▶ _Material provided_:

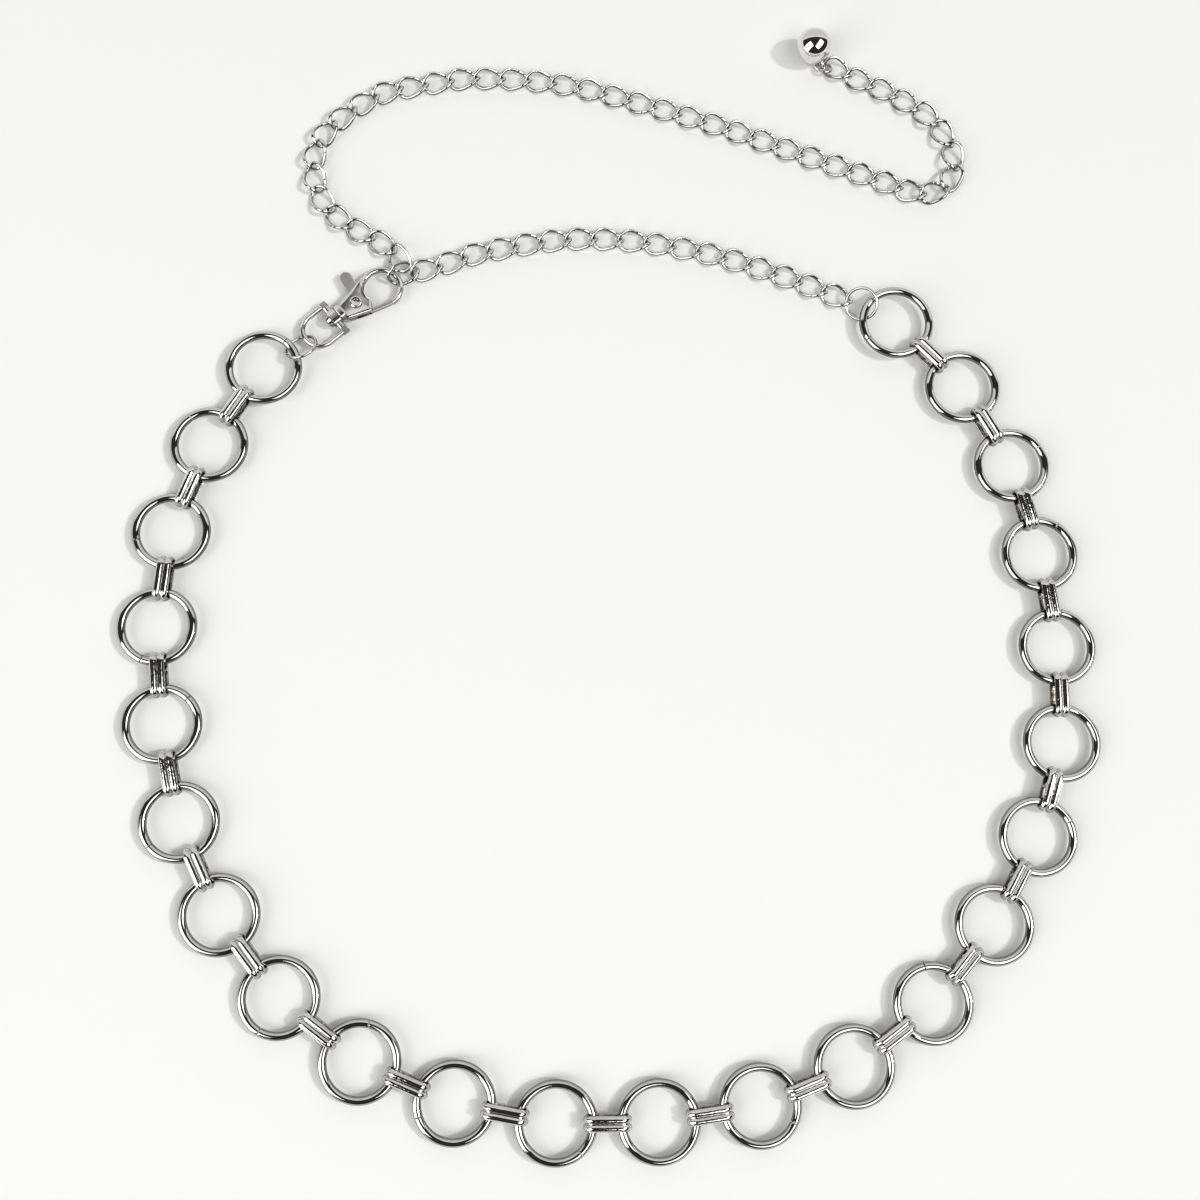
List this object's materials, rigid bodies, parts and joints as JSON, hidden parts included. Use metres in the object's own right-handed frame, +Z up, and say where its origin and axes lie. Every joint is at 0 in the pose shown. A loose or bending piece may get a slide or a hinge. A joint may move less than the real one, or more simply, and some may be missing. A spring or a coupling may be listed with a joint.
{
  "type": "waist chain",
  "caption": "Waist chain of large round rings joined by ridged connectors, closed by a swivel trigger clasp on a twisted curb chain that ends in a ball.",
  "frame": {"origin": "centre of the bounding box in plan, on the surface that the chain lies on", "axes": "+Z up from that surface; +Y from the front of the waist loop towards its clasp and the free tail; +X to the right, clasp on the left"},
  "size_m": [0.3117, 0.3718, 0.012],
  "materials": {
    "ring_metal": "bright polished plating on round wire",
    "connector_metal": "bright polished plating on a ridged strip",
    "clasp_metal": "bright plating on a die casting",
    "lever_metal": "bright plating on a stamped lever",
    "wire_metal": "bright plating on thin wire",
    "chain_metal": "bright plating on twisted links",
    "ball_metal": "mirror polished plating"
  },
  "bodies": {
    "root": {"ring_01": "ring_metal", "ring_02": "ring_metal", "ring_03": "ring_metal", "ring_04": "ring_metal", "ring_05": "ring_metal", "ring_06": "ring_metal", "ring_07": "ring_metal", "ring_08": "ring_metal", "ring_09": "ring_metal", "ring_10": "ring_metal", "ring_11": "ring_metal", "ring_12": "ring_metal", "ring_13": "ring_metal", "ring_14": "ring_metal", "ring_15": "ring_metal", "ring_16": "ring_metal", "ring_17": "ring_metal", "ring_18": "ring_metal", "ring_19": "ring_metal", "ring_20": "ring_metal", "ring_21": "ring_metal", "ring_22": "ring_metal", "ring_23": "ring_metal", "connector_01": "connector_metal", "connector_02": "connector_metal", "connector_03": "connector_metal", "connector_04": "connector_metal", "connector_05": "connector_metal", "connector_06": "connector_metal", "connector_07": "connector_metal", "connector_08": "connector_metal", "connector_09": "connector_metal", "connector_10": "connector_metal", "connector_11": "connector_metal", "connector_12": "connector_metal", "connector_13": "connector_metal", "connector_14": "connector_metal", "connector_15": "connector_metal", "connector_16": "connector_metal", "connector_17": "connector_metal", "connector_18": "connector_metal", "connector_19": "connector_metal", "connector_20": "connector_metal", "connector_21": "connector_metal", "connector_22": "connector_metal", "clasp_hook": "clasp_metal", "clasp_rivet": "clasp_metal", "clasp_jump_ring": "wire_metal", "end_jump_ring": "wire_metal", "extender_chain": "chain_metal", "tail_chain": "chain_metal", "ball_jump_ring": "wire_metal", "end_ball": "ball_metal"},
    "bail": {"swivel_bail": "clasp_metal"},
    "lever": {"clasp_lever": "lever_metal"}
  },
  "joints": [
    {"name": "swivel", "type": "hinge", "parent": "root", "child": "bail", "pos_m": [-0.0914, 0.0795, 0.0026], "axis": [0.749, 0.6626, 0], "range_deg": [-2, 12]},
    {"name": "lever_hinge", "type": "hinge", "parent": "root", "child": "lever", "pos_m": [-0.08426, 0.08448, 0.0026], "axis": [0, 0, 1], "range_deg": [0, 30], "stiffness_Nm_per_rad": 0.01, "springref_deg": -17.19}
  ]
}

▶ _Task details_: Copy out the whole listing exactly as written.

▶ _Answer for this exercise_:
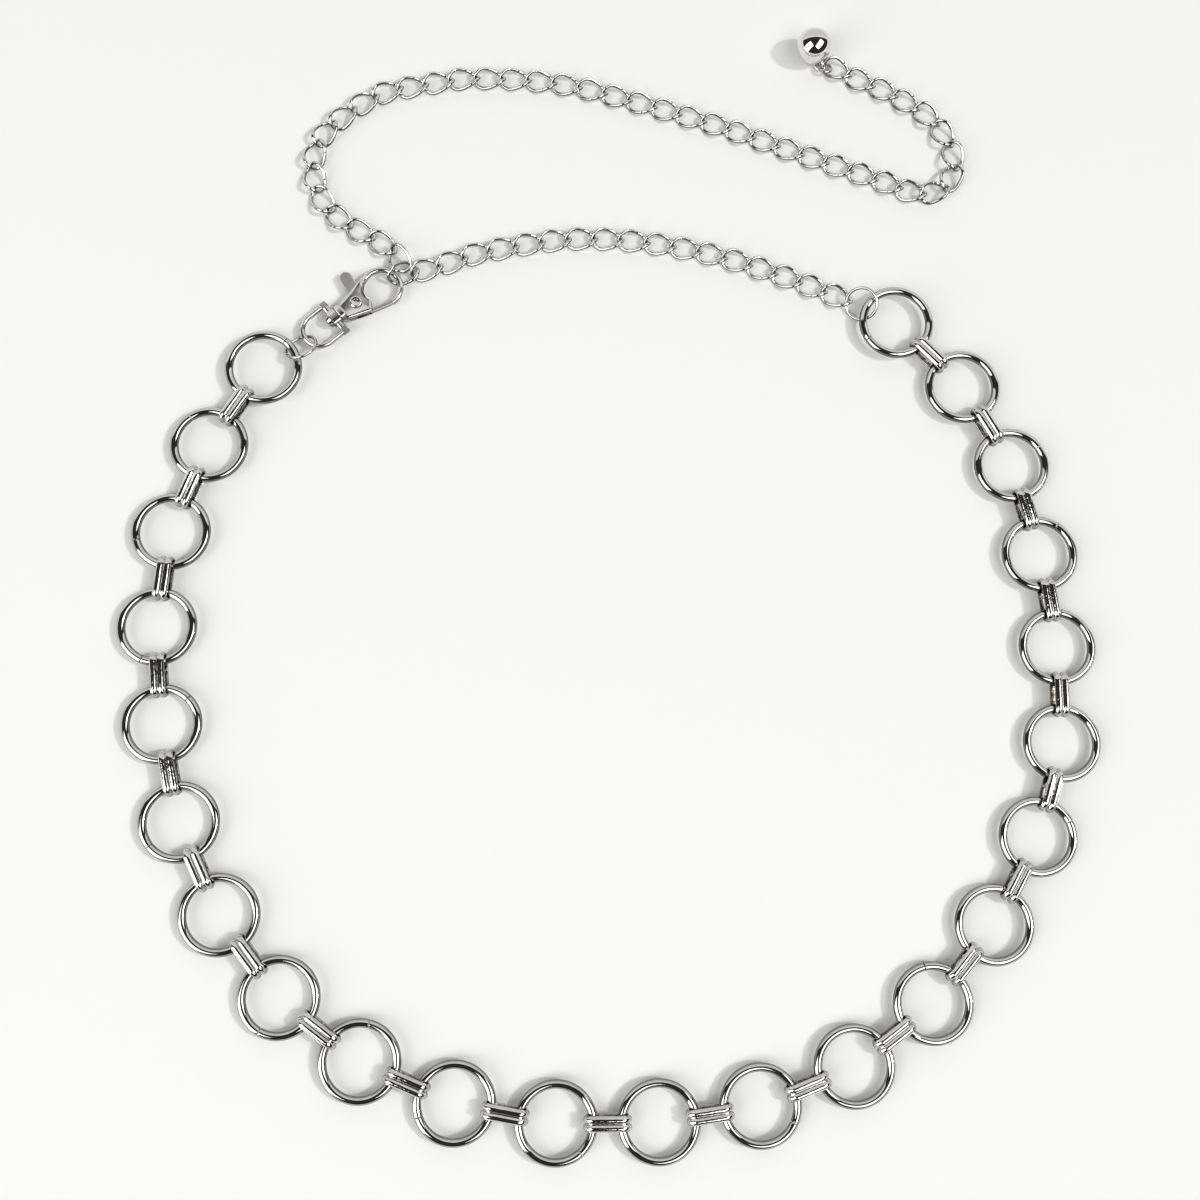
List this object's materials, rigid bodies, parts and joints as JSON, hidden parts included. Use metres in the object's own right-handed frame, +Z up, and say where its origin and axes lie. Every joint is at 0 in the pose shown. A loose or bending piece may get a slide or a hinge. A joint may move less than the real one, or more simply, and some may be missing. A spring or a coupling may be listed with a joint.
{
  "type": "waist chain",
  "caption": "Waist chain of large round rings joined by ridged connectors, closed by a swivel trigger clasp on a twisted curb chain that ends in a ball.",
  "frame": {"origin": "centre of the bounding box in plan, on the surface that the chain lies on", "axes": "+Z up from that surface; +Y from the front of the waist loop towards its clasp and the free tail; +X to the right, clasp on the left"},
  "size_m": [0.3117, 0.3718, 0.012],
  "materials": {
    "ring_metal": "bright polished plating on round wire",
    "connector_metal": "bright polished plating on a ridged strip",
    "clasp_metal": "bright plating on a die casting",
    "lever_metal": "bright plating on a stamped lever",
    "wire_metal": "bright plating on thin wire",
    "chain_metal": "bright plating on twisted links",
    "ball_metal": "mirror polished plating"
  },
  "bodies": {
    "root": {"ring_01": "ring_metal", "ring_02": "ring_metal", "ring_03": "ring_metal", "ring_04": "ring_metal", "ring_05": "ring_metal", "ring_06": "ring_metal", "ring_07": "ring_metal", "ring_08": "ring_metal", "ring_09": "ring_metal", "ring_10": "ring_metal", "ring_11": "ring_metal", "ring_12": "ring_metal", "ring_13": "ring_metal", "ring_14": "ring_metal", "ring_15": "ring_metal", "ring_16": "ring_metal", "ring_17": "ring_metal", "ring_18": "ring_metal", "ring_19": "ring_metal", "ring_20": "ring_metal", "ring_21": "ring_metal", "ring_22": "ring_metal", "ring_23": "ring_metal", "connector_01": "connector_metal", "connector_02": "connector_metal", "connector_03": "connector_metal", "connector_04": "connector_metal", "connector_05": "connector_metal", "connector_06": "connector_metal", "connector_07": "connector_metal", "connector_08": "connector_metal", "connector_09": "connector_metal", "connector_10": "connector_metal", "connector_11": "connector_metal", "connector_12": "connector_metal", "connector_13": "connector_metal", "connector_14": "connector_metal", "connector_15": "connector_metal", "connector_16": "connector_metal", "connector_17": "connector_metal", "connector_18": "connector_metal", "connector_19": "connector_metal", "connector_20": "connector_metal", "connector_21": "connector_metal", "connector_22": "connector_metal", "clasp_hook": "clasp_metal", "clasp_rivet": "clasp_metal", "clasp_jump_ring": "wire_metal", "end_jump_ring": "wire_metal", "extender_chain": "chain_metal", "tail_chain": "chain_metal", "ball_jump_ring": "wire_metal", "end_ball": "ball_metal"},
    "bail": {"swivel_bail": "clasp_metal"},
    "lever": {"clasp_lever": "lever_metal"}
  },
  "joints": [
    {"name": "swivel", "type": "hinge", "parent": "root", "child": "bail", "pos_m": [-0.0914, 0.0795, 0.0026], "axis": [0.749, 0.6626, 0], "range_deg": [-2, 12]},
    {"name": "lever_hinge", "type": "hinge", "parent": "root", "child": "lever", "pos_m": [-0.08426, 0.08448, 0.0026], "axis": [0, 0, 1], "range_deg": [0, 30], "stiffness_Nm_per_rad": 0.01, "springref_deg": -17.19}
  ]
}